O'Mahony, who intends to run trial games for the Mayo senior team in the coming weeks, feels that such a closed season will be difficult to police and won't necessarily benefit players.
"How do you monitor it?" asked O'Mahony. "Is the idea that you stop training altogether? There are some players who will work well in their own time but others who need collective training. At the moment Mayo players are doing weights, mostly on their own but we arrange that once a week lads can meet up and do this collectively. Will this have to stop?" continued O'Mahony.

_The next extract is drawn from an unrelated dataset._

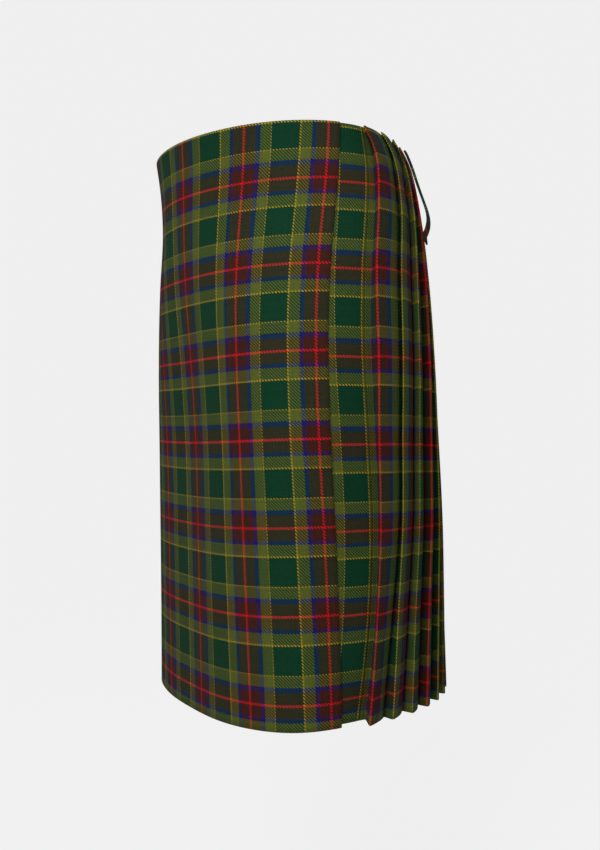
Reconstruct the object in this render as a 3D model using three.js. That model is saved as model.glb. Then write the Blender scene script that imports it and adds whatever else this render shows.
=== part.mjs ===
// A tartan kilt, worn with no wearer in it: two flat aprons that cross over the front, knife pleats all
// round the back, and two belt loops. Millimetres, +Z up. The origin is the centre of the waist opening,
// the kilt hangs down from it, the front faces -Y and the wearer's left side is +X.
//
// Every level of the kilt is one closed outline round the body. A place on the cloth is given by three
// numbers: how far it hangs below the waist edge, how far along the outline it lies (from the centre
// front, growing towards the wearer's left, back and right), and how far it stands off the outline.
import * as THREE from "three";

// ---- driving dimensions -----------------------------------------------------------------------------
const WALL = 1.2; // the cloth
const SEAM_GAP = 0.3; // between pieces that are sewn together
const LENGTH = 611; // waist edge to hem, a 24 inch kilt
const UNDER_SHORTER = 3; // the under apron's hem is this much higher

const SIDE_RISE = 5; // level lines stand this much higher at the sides than at front and back
const BACK_ROUNDNESS = 1.78; // superellipse exponent of the back half of every outline

const PLEAT_COUNT = 17;
const PLEAT_FACE = 42; // cloth from a pleat's outer fold to its inner fold
const PLEAT_RETURN = 17; // cloth from the inner fold to the next outer fold
const FOLD_RADIUS = 1.4; // at the middle of the cloth
const FOLD_STEPS = 3; // flats that make one rounded fold

const SEAM_INSET = 8; // cloth of the under apron's side that belongs to the pleats' piece
const APRON_STEP = 13; // widest flat on the smooth aprons
const UNDER_DEPTH = 2.4; // the under apron lies this far inside the over apron, face to face
const APRON_EASE = 75; // the over apron comes down from its fold to the outline over this length

// One row for each level. drop: below the waist edge. halfWidth: of the outline at its widest, which lies
// this far behind the origin: widest. front, back: how far before and behind the origin its ends reach.
// squareness: superellipse exponent of the front half. apronEdge: centre front to the over apron's free
// edge. strip: from that edge to the fold where the under apron turns out into the first pleat. lean: how
// far past that fold the first pleat's outer fold stands. lastFold: centre front, round the wearer's right,
// to the over apron's fold over the pleats. sideSpread: spacing of the pleats next to the aprons as a share
// of the mean spacing.
const LEVELS = [
  { drop: 0, halfWidth: 162.8, widest: 0.8, front: 135.9, back: 135.9, squareness: 1.99, apronEdge: 220.7, strip: 37.5, lean: -13.5, lastFold: 228, sideSpread: 1 },
  { drop: 30, halfWidth: 166.7, widest: 10, front: 131.4, back: 139.4, squareness: 1.97, apronEdge: 215.5, strip: 40.5, lean: -7, lastFold: 224, sideSpread: 0.985 },
  { drop: 75, halfWidth: 172.2, widest: 19.4, front: 127.6, back: 144.4, squareness: 1.98, apronEdge: 209.7, strip: 42.5, lean: -3.2, lastFold: 222, sideSpread: 0.94 },
  { drop: 145, halfWidth: 178.4, widest: 23.2, front: 124.5, back: 152, squareness: 2.28, apronEdge: 208.4, strip: 44.5, lean: -1.5, lastFold: 219, sideSpread: 0.865 },
  { drop: 235, halfWidth: 180.6, widest: 22, front: 117.6, back: 162.6, squareness: 2.79, apronEdge: 209.4, strip: 47.5, lean: 0.2, lastFold: 220, sideSpread: 0.83 },
  { drop: 320, halfWidth: 178.5, widest: 21.5, front: 112.8, back: 173.7, squareness: 3.15, apronEdge: 211.8, strip: 50.5, lean: -3.5, lastFold: 222, sideSpread: 0.82 },
  { drop: 410, halfWidth: 174.6, widest: 17.7, front: 111.7, back: 185.3, squareness: 3.21, apronEdge: 215.7, strip: 50.5, lean: -5.8, lastFold: 225, sideSpread: 0.84 },
  { drop: 500, halfWidth: 171.6, widest: 2.9, front: 111.1, back: 194.9, squareness: 3.05, apronEdge: 219.2, strip: 45, lean: -7.4, lastFold: 228, sideSpread: 0.895 },
  { drop: LENGTH, halfWidth: 169.7, widest: -26.4, front: 111.2, back: 202, squareness: 2.61, apronEdge: 224.1, strip: 31.5, lean: -6, lastFold: 231, sideSpread: 1.045 },
];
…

However, County Board Secretary Feeney feels that the idea of a close season is a "good idea.''
"You see a lot of inter-county managers starting collective training in late October and that's ridiculous. The season will run until July and that's way too long for players. Then there is the cost element,'' said Feeney.
Feeney also praised proposals to restrict the number of days on which club championship games can be played before an inter-county championship match to 13. This, he says, was a bone of contention in Mayo in 2006 under the Mickey Moran regime.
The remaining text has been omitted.